The report they received had several recommendations, including installing a biomass boiler, insulating loft space, metering electricity for all caravans, optimising voltage on some appliances and introducing an energy management policy. The cost for all changes was estimated at £107,000.
But the projected savings were just under £40,000 and it was estimated that the carbon output would be brought down by 113 tonnes each year, a 39% improvement.
With a payback period of just over four years, and the benefit of a Scottish Government interest-free SME Loan, it was a no-brainer for the two brothers who implemented all the suggested changes, as well as continuing their programme of switching all lighting to LEDs.
Scott said: “It has been one of the best things we have done. It’s all paid for now which is great. It has made a big difference to the business.
“A big thank you to Zero Waste Scotland’s Energy Efficiency Business Support Service. Their help was invaluable and we wouldn’t have been able to do it without them.”
The family-run Inverardran Guest House sits in the north of the Loch Lomond and Trossachs National Park in Crianlarich, the gateway to the Scottish Highlands.
John and Janice Christie are the proud owners of the seven-bedroom B&B and the separate two-bedroom holiday cottage next door.
In 2018 they approached Zero Waste Scotland for help in making the properties more energy efficient.

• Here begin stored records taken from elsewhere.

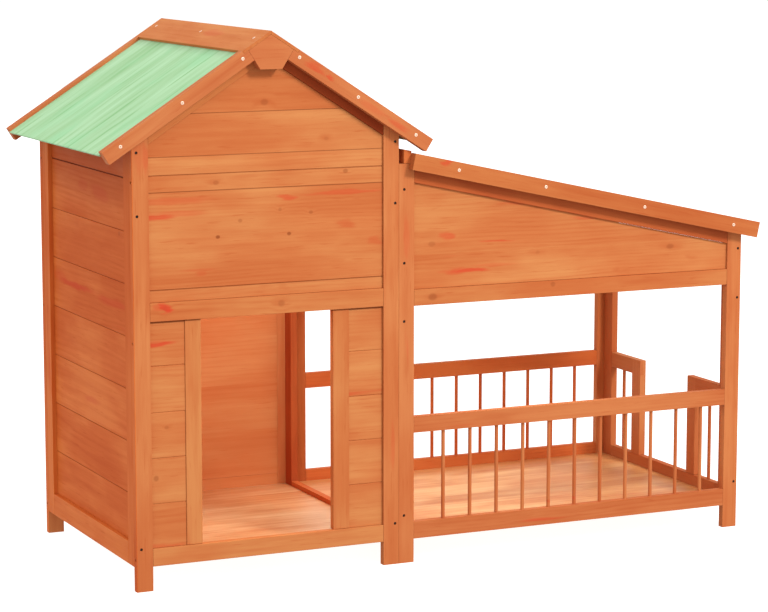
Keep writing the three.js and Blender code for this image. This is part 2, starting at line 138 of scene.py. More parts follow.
# ------------------------------------------------------------- the wood group
# In: grain coordinates in metres (x along the grain, y across the face, z into
# the board), a tone per board, the masks of knots, resin streaks and smears
# (which also carry wide bands of painted shade) and of dark lines (joints, and
# the painted shadow under the door header).
# Out: colour, height for a bump, roughness.
def wood_group():
    g = bpy.data.node_groups.new("softwood", "ShaderNodeTree")
    face = g.interface
    for name, kind, default in (
        ("Vector", "NodeSocketVector", None), ("Tone", "NodeSocketFloat", 0.0), ("Bend", "NodeSocketFloat", 0.0),
        ("Knot", "NodeSocketFloat", 0.0), ("Resin", "NodeSocketFloat", 0.0), ("Smear_and_shade", "NodeSocketFloat", 0.0),
        ("Line", "NodeSocketFloat", 0.0), ("Knots", "NodeSocketFloat", 1.0),
        ("Light", "NodeSocketColor", rgb(199, 127, 74)), ("Mid", "NodeSocketColor", rgb(195, 112, 63)),
        ("Dark", "NodeSocketColor", rgb(180, 92, 48)), ("Red", "NodeSocketColor", rgb(196, 62, 38)),
    ):
        s = face.new_socket(name=name, in_out="INPUT", socket_type=kind)
        if default is not None:
            s.default_value = default
    face.new_socket(name="Color", in_out="OUTPUT", socket_type="NodeSocketColor")
    face.new_socket(name="Height", in_out="OUTPUT", socket_type="NodeSocketFloat")
    face.new_socket(name="Roughness", in_out="OUTPUT", socket_type="NodeSocketFloat")
    T = Tree(g)
    i = T.node("NodeGroupInput").outputs
    out = T.node("NodeGroupOutput").inputs
    P = i["Vector"]
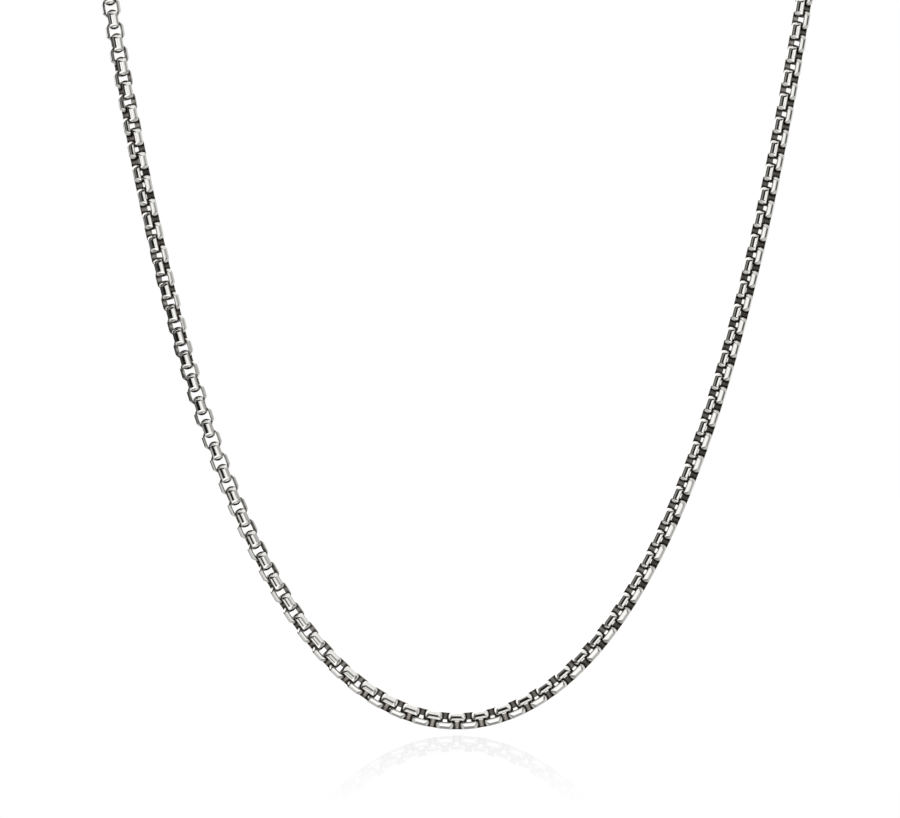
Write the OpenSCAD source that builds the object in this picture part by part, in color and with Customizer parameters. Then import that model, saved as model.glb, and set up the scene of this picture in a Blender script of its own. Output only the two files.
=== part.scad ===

At the time, heating in the main house comprised two coal-fired stoves connected to the central heating, while the cottage was heated with two storage heaters and two panel heaters.
Their annual heating bill was £6,700 with more than 40 tonnes of carbon emissions.
The couple were keen to switch to a biomass boiler that would not only save them money, but would be a carbon neutral alternative.
It was estimated that the heating bills could be cut by around £2,700 with their carbon emissions reduced by 26.7 tonnes a year.
The couple made the £35k investment with the help of a Scottish Government SME Loan, which gave them a payback period of seven years, and it has been money well spent.
John said: “The bills have been cut and the house has never been warmer.”